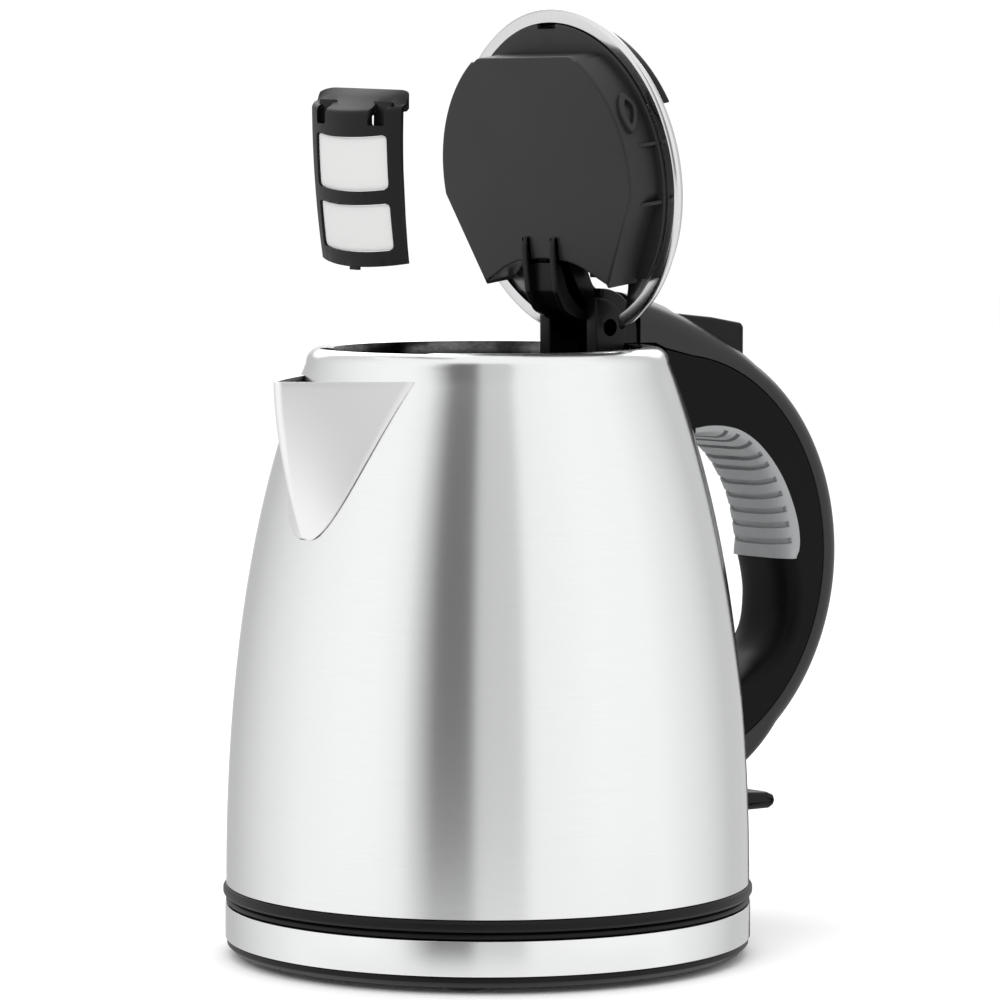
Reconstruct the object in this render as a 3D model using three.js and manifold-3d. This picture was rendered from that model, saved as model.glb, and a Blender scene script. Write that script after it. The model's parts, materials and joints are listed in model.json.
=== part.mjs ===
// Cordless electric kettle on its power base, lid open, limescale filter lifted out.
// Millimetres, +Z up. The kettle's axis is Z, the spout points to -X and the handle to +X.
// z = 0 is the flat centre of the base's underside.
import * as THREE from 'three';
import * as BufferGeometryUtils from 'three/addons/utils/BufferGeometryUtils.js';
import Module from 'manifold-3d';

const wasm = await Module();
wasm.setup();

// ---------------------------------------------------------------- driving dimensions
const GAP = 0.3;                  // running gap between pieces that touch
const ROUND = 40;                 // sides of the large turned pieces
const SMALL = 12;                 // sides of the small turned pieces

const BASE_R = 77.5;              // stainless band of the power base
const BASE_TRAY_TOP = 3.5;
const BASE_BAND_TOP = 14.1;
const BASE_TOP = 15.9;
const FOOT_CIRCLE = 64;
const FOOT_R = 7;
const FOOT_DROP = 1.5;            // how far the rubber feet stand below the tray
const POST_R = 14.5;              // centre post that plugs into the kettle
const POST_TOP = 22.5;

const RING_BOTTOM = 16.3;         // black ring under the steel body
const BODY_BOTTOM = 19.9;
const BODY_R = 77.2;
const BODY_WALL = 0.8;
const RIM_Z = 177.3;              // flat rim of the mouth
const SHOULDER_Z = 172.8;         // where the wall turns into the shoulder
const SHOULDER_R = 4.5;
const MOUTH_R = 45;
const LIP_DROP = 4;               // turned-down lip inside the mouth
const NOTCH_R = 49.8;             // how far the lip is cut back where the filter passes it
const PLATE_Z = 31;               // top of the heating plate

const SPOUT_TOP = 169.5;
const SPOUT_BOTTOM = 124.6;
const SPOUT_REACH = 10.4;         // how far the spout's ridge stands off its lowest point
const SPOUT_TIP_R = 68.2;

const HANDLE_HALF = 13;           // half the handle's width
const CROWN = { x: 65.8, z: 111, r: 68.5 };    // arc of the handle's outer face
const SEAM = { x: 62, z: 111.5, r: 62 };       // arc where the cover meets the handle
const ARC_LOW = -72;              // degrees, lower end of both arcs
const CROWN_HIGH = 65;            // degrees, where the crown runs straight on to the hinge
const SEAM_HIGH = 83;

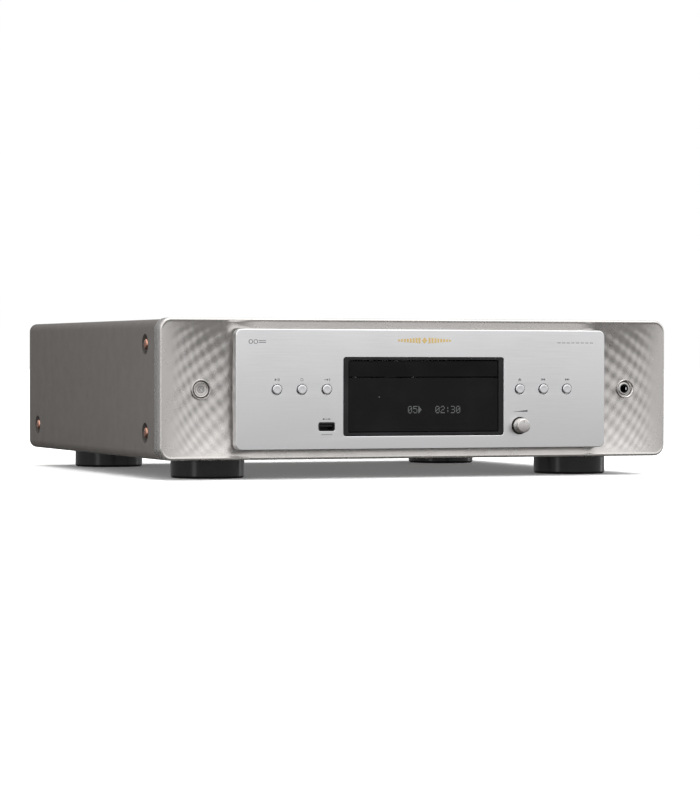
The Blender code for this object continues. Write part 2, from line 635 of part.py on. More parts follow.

# Exercise prompt
Copy every record exactly as presented.

# Final result
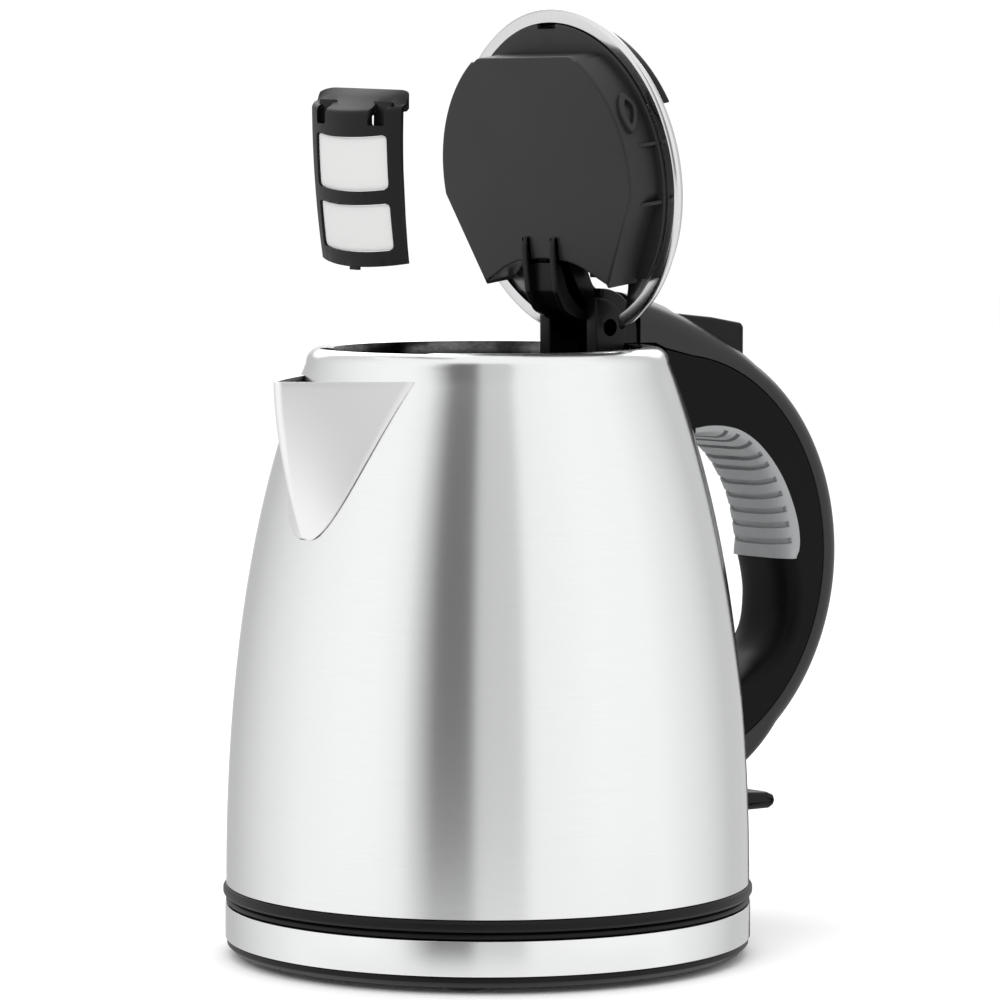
Reconstruct the object in this render as a 3D model using three.js and manifold-3d. This picture was rendered from that model, saved as model.glb, and a Blender scene script. Write that script after it. The model's parts, materials and joints are listed in model.json.
=== part.mjs ===
// Cordless electric kettle on its power base, lid open, limescale filter lifted out.
// Millimetres, +Z up. The kettle's axis is Z, the spout points to -X and the handle to +X.
// z = 0 is the flat centre of the base's underside.
import * as THREE from 'three';
import * as BufferGeometryUtils from 'three/addons/utils/BufferGeometryUtils.js';
import Module from 'manifold-3d';

const wasm = await Module();
wasm.setup();

// ---------------------------------------------------------------- driving dimensions
const GAP = 0.3;                  // running gap between pieces that touch
const ROUND = 40;                 // sides of the large turned pieces
const SMALL = 12;                 // sides of the small turned pieces

const BASE_R = 77.5;              // stainless band of the power base
const BASE_TRAY_TOP = 3.5;
const BASE_BAND_TOP = 14.1;
const BASE_TOP = 15.9;
const FOOT_CIRCLE = 64;
const FOOT_R = 7;
const FOOT_DROP = 1.5;            // how far the rubber feet stand below the tray
const POST_R = 14.5;              // centre post that plugs into the kettle
const POST_TOP = 22.5;

const RING_BOTTOM = 16.3;         // black ring under the steel body
const BODY_BOTTOM = 19.9;
const BODY_R = 77.2;
const BODY_WALL = 0.8;
const RIM_Z = 177.3;              // flat rim of the mouth
const SHOULDER_Z = 172.8;         // where the wall turns into the shoulder
const SHOULDER_R = 4.5;
const MOUTH_R = 45;
const LIP_DROP = 4;               // turned-down lip inside the mouth
const NOTCH_R = 49.8;             // how far the lip is cut back where the filter passes it
const PLATE_Z = 31;               // top of the heating plate

const SPOUT_TOP = 169.5;
const SPOUT_BOTTOM = 124.6;
const SPOUT_REACH = 10.4;         // how far the spout's ridge stands off its lowest point
const SPOUT_TIP_R = 68.2;

const HANDLE_HALF = 13;           // half the handle's width
const CROWN = { x: 65.8, z: 111, r: 68.5 };    // arc of the handle's outer face
const SEAM = { x: 62, z: 111.5, r: 62 };       // arc where the cover meets the handle
const ARC_LOW = -72;              // degrees, lower end of both arcs
const CROWN_HIGH = 65;            // degrees, where the crown runs straight on to the hinge
const SEAM_HIGH = 83;

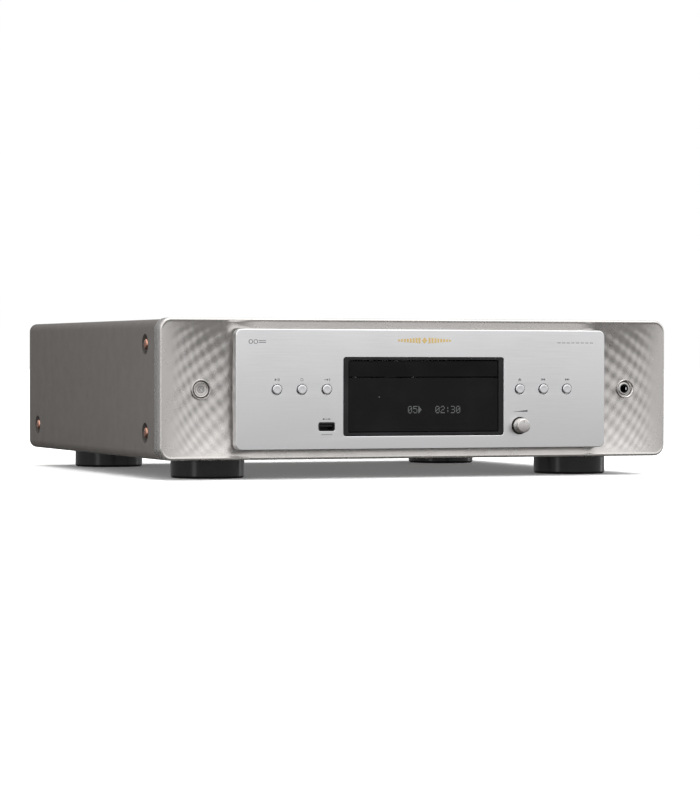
The Blender code for this object continues. Write part 2, from line 635 of part.py on. More parts follow.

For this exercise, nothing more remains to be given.